Required work -> Every entry must be copied word for word.
>>>
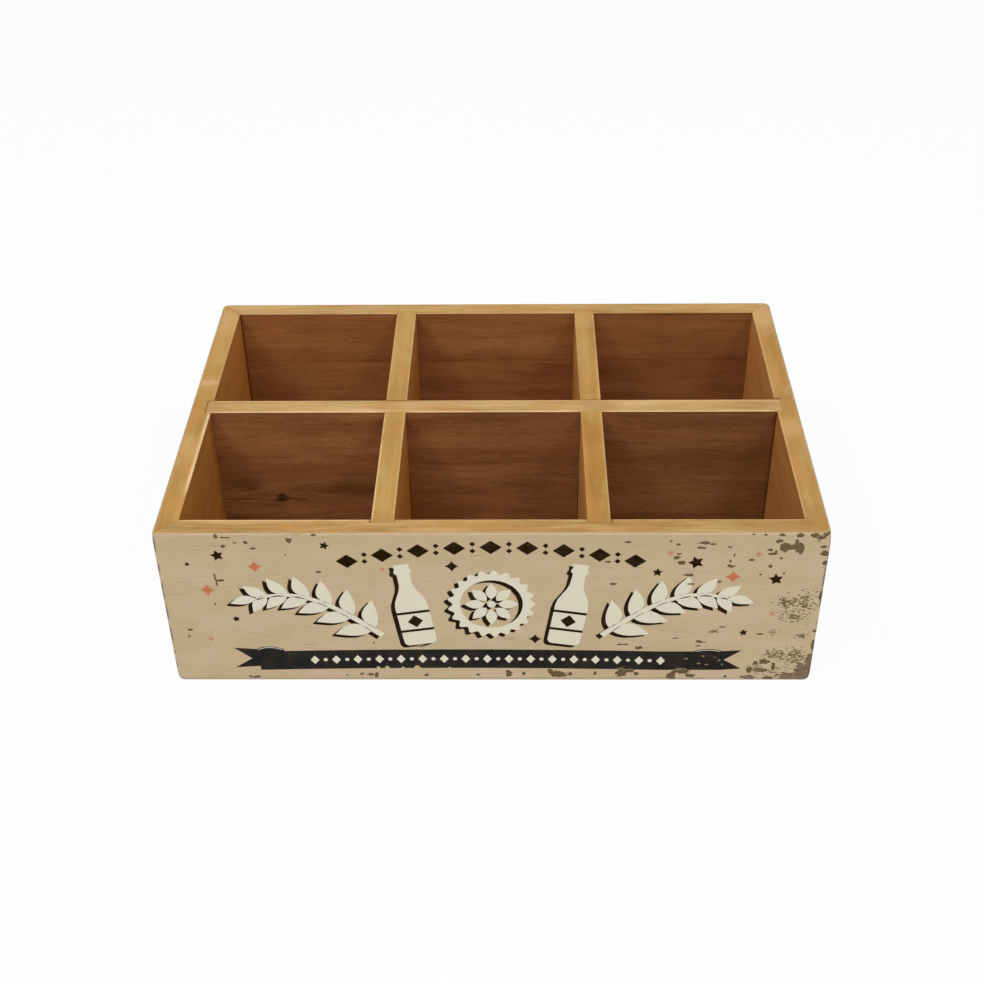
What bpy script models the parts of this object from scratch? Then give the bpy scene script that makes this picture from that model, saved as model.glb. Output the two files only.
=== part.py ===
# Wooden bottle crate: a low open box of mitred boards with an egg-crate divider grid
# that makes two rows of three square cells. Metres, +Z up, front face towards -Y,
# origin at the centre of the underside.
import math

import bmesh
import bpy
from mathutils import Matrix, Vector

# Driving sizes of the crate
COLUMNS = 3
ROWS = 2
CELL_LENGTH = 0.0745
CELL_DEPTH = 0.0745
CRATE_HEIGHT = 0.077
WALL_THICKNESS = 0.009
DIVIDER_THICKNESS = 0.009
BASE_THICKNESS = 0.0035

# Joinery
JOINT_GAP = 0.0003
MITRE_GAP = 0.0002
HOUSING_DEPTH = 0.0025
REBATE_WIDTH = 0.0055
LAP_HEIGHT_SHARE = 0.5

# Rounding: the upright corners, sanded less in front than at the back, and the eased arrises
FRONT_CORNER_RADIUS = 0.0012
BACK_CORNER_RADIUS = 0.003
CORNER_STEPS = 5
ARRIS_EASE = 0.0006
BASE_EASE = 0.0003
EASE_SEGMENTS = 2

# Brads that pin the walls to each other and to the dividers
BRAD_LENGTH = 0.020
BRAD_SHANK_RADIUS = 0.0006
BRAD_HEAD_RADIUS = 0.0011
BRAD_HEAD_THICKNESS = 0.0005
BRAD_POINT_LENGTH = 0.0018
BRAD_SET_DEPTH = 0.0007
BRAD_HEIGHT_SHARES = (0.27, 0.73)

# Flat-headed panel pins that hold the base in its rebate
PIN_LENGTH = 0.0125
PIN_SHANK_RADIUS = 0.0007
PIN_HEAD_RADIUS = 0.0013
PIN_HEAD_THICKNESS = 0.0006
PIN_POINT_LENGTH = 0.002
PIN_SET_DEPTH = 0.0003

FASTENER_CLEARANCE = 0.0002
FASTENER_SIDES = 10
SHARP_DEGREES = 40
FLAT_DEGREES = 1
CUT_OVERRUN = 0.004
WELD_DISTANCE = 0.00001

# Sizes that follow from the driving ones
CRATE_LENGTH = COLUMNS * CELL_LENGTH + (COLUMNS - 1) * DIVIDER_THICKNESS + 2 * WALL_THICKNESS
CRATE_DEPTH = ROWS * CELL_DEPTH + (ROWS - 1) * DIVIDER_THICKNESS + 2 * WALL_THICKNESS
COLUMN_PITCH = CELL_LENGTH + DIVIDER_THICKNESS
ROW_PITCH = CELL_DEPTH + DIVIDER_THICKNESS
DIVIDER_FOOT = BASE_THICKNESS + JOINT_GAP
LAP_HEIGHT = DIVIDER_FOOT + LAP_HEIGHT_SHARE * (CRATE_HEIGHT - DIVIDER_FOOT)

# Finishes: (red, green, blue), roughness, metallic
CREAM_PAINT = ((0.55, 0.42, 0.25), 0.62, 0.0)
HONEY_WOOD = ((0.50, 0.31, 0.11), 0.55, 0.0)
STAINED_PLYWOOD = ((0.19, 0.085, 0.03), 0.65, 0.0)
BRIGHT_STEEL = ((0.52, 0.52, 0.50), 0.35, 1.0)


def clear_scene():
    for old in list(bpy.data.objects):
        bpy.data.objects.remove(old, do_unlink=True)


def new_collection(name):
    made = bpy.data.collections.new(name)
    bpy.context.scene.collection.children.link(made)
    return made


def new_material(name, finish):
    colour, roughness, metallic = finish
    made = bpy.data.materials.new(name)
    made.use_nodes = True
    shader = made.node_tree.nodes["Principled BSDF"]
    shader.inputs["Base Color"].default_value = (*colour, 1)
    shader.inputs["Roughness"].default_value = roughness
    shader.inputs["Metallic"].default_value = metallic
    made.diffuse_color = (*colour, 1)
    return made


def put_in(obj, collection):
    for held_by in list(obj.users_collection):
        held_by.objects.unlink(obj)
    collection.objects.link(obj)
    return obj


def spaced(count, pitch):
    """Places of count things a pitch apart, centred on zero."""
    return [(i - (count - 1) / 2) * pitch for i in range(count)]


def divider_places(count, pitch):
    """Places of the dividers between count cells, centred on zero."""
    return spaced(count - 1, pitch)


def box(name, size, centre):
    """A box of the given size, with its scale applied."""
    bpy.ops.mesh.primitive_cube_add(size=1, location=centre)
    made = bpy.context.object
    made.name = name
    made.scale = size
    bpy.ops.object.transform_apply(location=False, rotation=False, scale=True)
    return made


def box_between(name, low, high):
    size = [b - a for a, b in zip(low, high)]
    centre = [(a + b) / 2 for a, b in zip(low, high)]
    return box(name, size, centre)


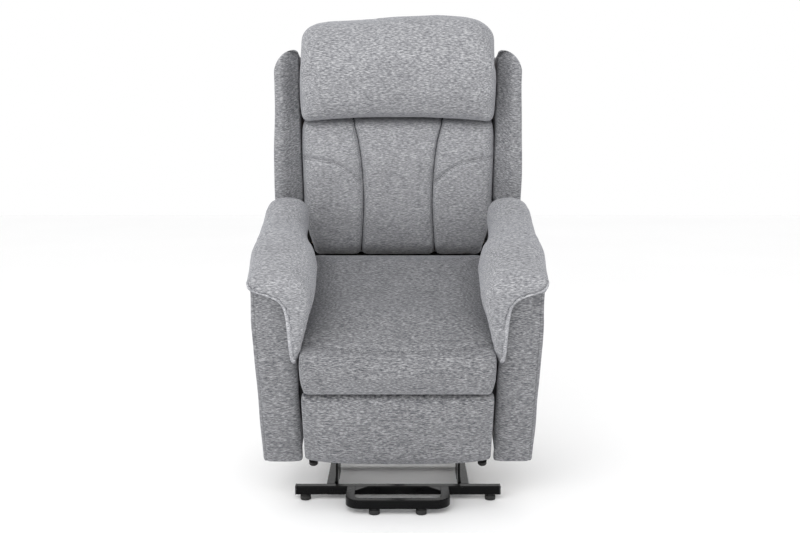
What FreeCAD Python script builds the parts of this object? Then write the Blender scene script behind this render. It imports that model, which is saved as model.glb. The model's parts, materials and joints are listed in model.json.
<<<
Result for this exercise ->
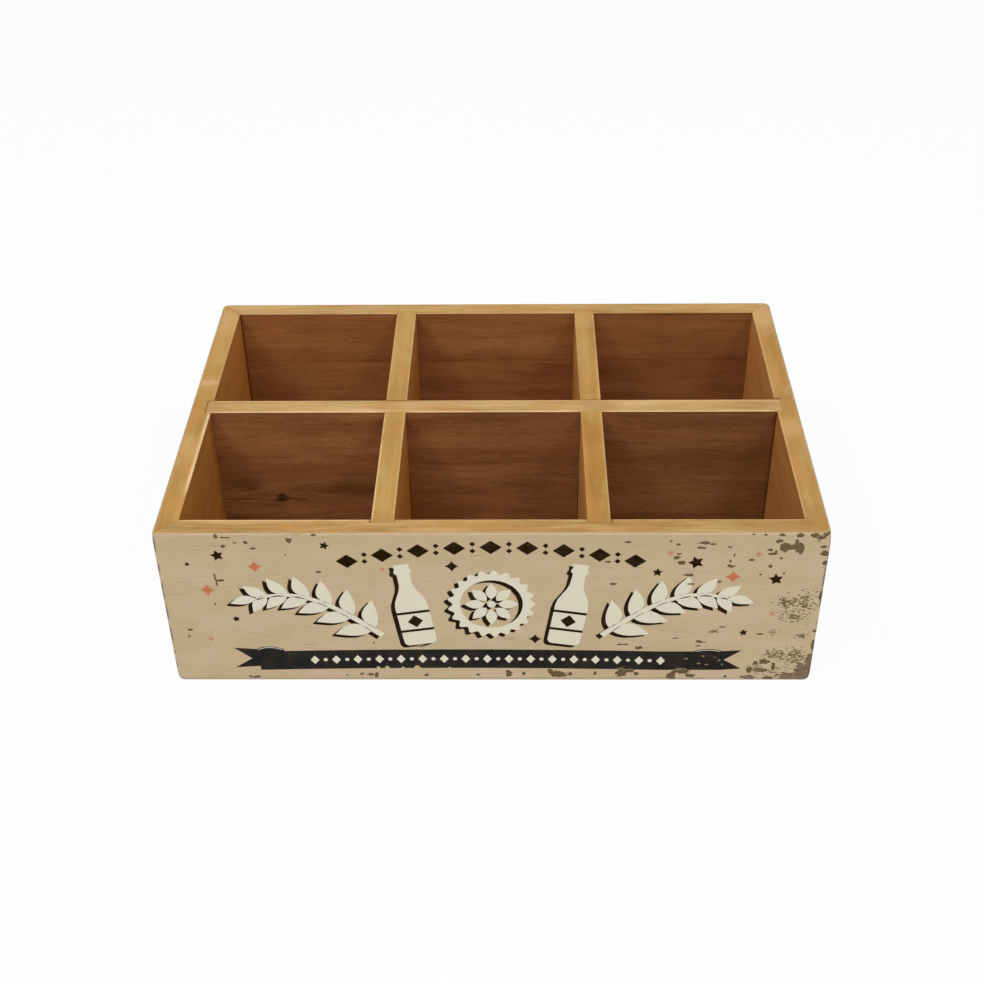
What bpy script models the parts of this object from scratch? Then give the bpy scene script that makes this picture from that model, saved as model.glb. Output the two files only.
=== part.py ===
# Wooden bottle crate: a low open box of mitred boards with an egg-crate divider grid
# that makes two rows of three square cells. Metres, +Z up, front face towards -Y,
# origin at the centre of the underside.
import math

import bmesh
import bpy
from mathutils import Matrix, Vector

# Driving sizes of the crate
COLUMNS = 3
ROWS = 2
CELL_LENGTH = 0.0745
CELL_DEPTH = 0.0745
CRATE_HEIGHT = 0.077
WALL_THICKNESS = 0.009
DIVIDER_THICKNESS = 0.009
BASE_THICKNESS = 0.0035

# Joinery
JOINT_GAP = 0.0003
MITRE_GAP = 0.0002
HOUSING_DEPTH = 0.0025
REBATE_WIDTH = 0.0055
LAP_HEIGHT_SHARE = 0.5

# Rounding: the upright corners, sanded less in front than at the back, and the eased arrises
FRONT_CORNER_RADIUS = 0.0012
BACK_CORNER_RADIUS = 0.003
CORNER_STEPS = 5
ARRIS_EASE = 0.0006
BASE_EASE = 0.0003
EASE_SEGMENTS = 2

# Brads that pin the walls to each other and to the dividers
BRAD_LENGTH = 0.020
BRAD_SHANK_RADIUS = 0.0006
BRAD_HEAD_RADIUS = 0.0011
BRAD_HEAD_THICKNESS = 0.0005
BRAD_POINT_LENGTH = 0.0018
BRAD_SET_DEPTH = 0.0007
BRAD_HEIGHT_SHARES = (0.27, 0.73)

# Flat-headed panel pins that hold the base in its rebate
PIN_LENGTH = 0.0125
PIN_SHANK_RADIUS = 0.0007
PIN_HEAD_RADIUS = 0.0013
PIN_HEAD_THICKNESS = 0.0006
PIN_POINT_LENGTH = 0.002
PIN_SET_DEPTH = 0.0003

FASTENER_CLEARANCE = 0.0002
FASTENER_SIDES = 10
SHARP_DEGREES = 40
FLAT_DEGREES = 1
CUT_OVERRUN = 0.004
WELD_DISTANCE = 0.00001

# Sizes that follow from the driving ones
CRATE_LENGTH = COLUMNS * CELL_LENGTH + (COLUMNS - 1) * DIVIDER_THICKNESS + 2 * WALL_THICKNESS
CRATE_DEPTH = ROWS * CELL_DEPTH + (ROWS - 1) * DIVIDER_THICKNESS + 2 * WALL_THICKNESS
COLUMN_PITCH = CELL_LENGTH + DIVIDER_THICKNESS
ROW_PITCH = CELL_DEPTH + DIVIDER_THICKNESS
DIVIDER_FOOT = BASE_THICKNESS + JOINT_GAP
LAP_HEIGHT = DIVIDER_FOOT + LAP_HEIGHT_SHARE * (CRATE_HEIGHT - DIVIDER_FOOT)

# Finishes: (red, green, blue), roughness, metallic
CREAM_PAINT = ((0.55, 0.42, 0.25), 0.62, 0.0)
HONEY_WOOD = ((0.50, 0.31, 0.11), 0.55, 0.0)
STAINED_PLYWOOD = ((0.19, 0.085, 0.03), 0.65, 0.0)
BRIGHT_STEEL = ((0.52, 0.52, 0.50), 0.35, 1.0)


def clear_scene():
    for old in list(bpy.data.objects):
        bpy.data.objects.remove(old, do_unlink=True)


def new_collection(name):
    made = bpy.data.collections.new(name)
    bpy.context.scene.collection.children.link(made)
    return made


def new_material(name, finish):
    colour, roughness, metallic = finish
    made = bpy.data.materials.new(name)
    made.use_nodes = True
    shader = made.node_tree.nodes["Principled BSDF"]
    shader.inputs["Base Color"].default_value = (*colour, 1)
    shader.inputs["Roughness"].default_value = roughness
    shader.inputs["Metallic"].default_value = metallic
    made.diffuse_color = (*colour, 1)
    return made


def put_in(obj, collection):
    for held_by in list(obj.users_collection):
        held_by.objects.unlink(obj)
    collection.objects.link(obj)
    return obj


def spaced(count, pitch):
    """Places of count things a pitch apart, centred on zero."""
    return [(i - (count - 1) / 2) * pitch for i in range(count)]


def divider_places(count, pitch):
    """Places of the dividers between count cells, centred on zero."""
    return spaced(count - 1, pitch)


def box(name, size, centre):
    """A box of the given size, with its scale applied."""
    bpy.ops.mesh.primitive_cube_add(size=1, location=centre)
    made = bpy.context.object
    made.name = name
    made.scale = size
    bpy.ops.object.transform_apply(location=False, rotation=False, scale=True)
    return made


def box_between(name, low, high):
    size = [b - a for a, b in zip(low, high)]
    centre = [(a + b) / 2 for a, b in zip(low, high)]
    return box(name, size, centre)


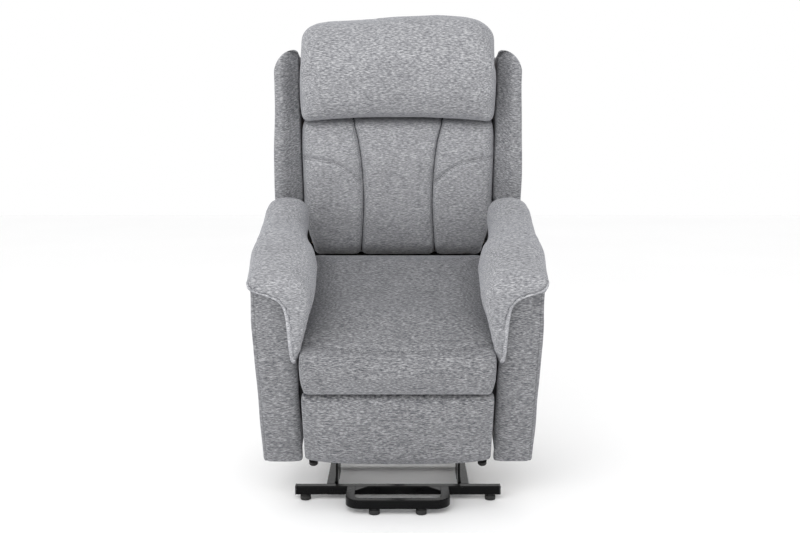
What FreeCAD Python script builds the parts of this object? Then write the Blender scene script behind this render. It imports that model, which is saved as model.glb. The model's parts, materials and joints are listed in model.json.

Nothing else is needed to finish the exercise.